> **AIM OF THE TASK**
Work through the material below and count the lines holding the word "Write"; give that count and nothing more.

*** GIVEN INFORMATION

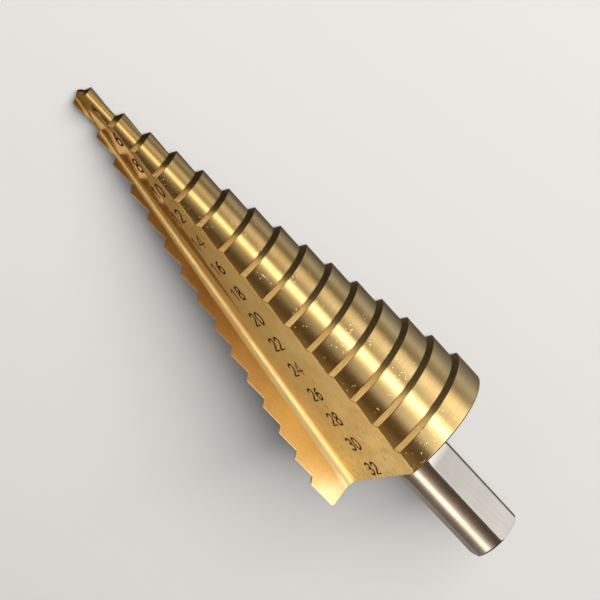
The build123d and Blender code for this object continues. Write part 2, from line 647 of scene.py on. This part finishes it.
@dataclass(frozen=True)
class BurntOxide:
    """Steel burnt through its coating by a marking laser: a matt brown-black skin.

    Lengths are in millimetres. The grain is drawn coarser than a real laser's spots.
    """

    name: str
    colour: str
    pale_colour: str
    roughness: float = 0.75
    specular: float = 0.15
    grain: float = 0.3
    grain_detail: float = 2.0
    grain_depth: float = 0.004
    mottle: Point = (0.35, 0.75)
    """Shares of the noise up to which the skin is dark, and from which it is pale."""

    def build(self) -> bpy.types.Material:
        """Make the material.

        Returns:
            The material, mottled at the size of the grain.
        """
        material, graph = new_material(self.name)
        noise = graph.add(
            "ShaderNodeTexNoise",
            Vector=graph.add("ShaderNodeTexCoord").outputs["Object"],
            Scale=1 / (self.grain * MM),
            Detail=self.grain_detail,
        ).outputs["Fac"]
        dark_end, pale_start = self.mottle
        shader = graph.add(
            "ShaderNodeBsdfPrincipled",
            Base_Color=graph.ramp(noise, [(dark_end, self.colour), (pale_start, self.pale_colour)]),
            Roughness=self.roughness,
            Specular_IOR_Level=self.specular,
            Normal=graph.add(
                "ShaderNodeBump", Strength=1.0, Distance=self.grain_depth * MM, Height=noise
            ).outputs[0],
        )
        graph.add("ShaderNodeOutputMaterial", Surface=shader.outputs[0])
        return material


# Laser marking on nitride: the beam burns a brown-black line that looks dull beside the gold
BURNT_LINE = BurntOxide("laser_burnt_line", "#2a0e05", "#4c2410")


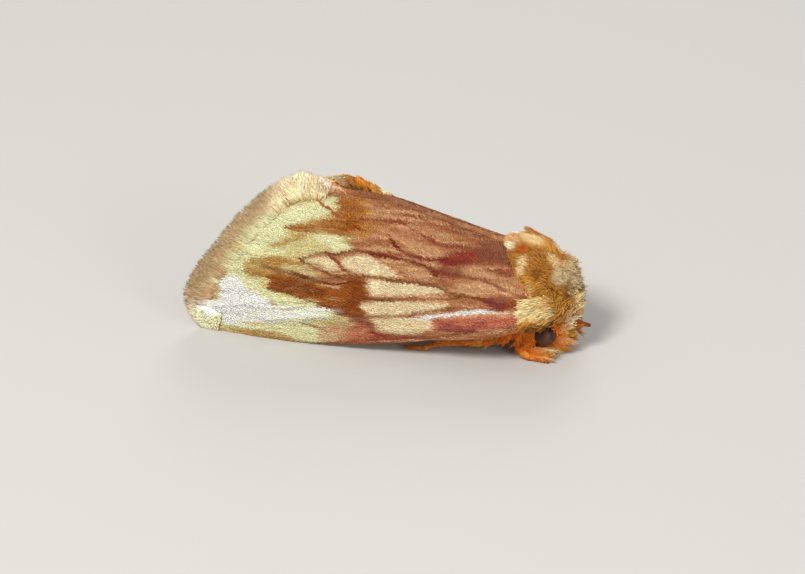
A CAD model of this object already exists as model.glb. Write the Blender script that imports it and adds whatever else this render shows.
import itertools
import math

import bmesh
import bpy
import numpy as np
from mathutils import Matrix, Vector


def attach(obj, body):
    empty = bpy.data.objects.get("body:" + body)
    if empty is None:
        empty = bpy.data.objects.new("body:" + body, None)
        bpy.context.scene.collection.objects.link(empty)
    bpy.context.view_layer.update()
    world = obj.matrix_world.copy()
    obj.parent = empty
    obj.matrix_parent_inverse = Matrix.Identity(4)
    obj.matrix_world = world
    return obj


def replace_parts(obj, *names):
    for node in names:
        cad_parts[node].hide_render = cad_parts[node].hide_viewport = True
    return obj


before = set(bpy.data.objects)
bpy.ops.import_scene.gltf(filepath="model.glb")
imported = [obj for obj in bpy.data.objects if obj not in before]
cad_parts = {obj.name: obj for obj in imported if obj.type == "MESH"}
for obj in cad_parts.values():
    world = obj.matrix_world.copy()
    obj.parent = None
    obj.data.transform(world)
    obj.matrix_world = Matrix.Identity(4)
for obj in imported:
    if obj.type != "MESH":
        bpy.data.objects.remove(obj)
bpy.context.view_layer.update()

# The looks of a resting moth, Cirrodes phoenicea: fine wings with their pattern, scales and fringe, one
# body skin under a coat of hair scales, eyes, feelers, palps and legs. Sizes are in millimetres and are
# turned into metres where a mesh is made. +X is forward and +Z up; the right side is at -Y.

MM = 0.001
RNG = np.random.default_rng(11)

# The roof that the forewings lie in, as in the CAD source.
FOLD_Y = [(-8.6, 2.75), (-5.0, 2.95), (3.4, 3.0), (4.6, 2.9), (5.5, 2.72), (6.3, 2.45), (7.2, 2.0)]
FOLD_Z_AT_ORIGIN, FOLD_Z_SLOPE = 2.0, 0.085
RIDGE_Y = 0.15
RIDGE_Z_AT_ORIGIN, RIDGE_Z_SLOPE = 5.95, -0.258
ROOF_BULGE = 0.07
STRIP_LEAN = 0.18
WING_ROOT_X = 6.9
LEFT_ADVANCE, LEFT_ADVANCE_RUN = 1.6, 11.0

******

> **RESPONSE TO THE TASK**
2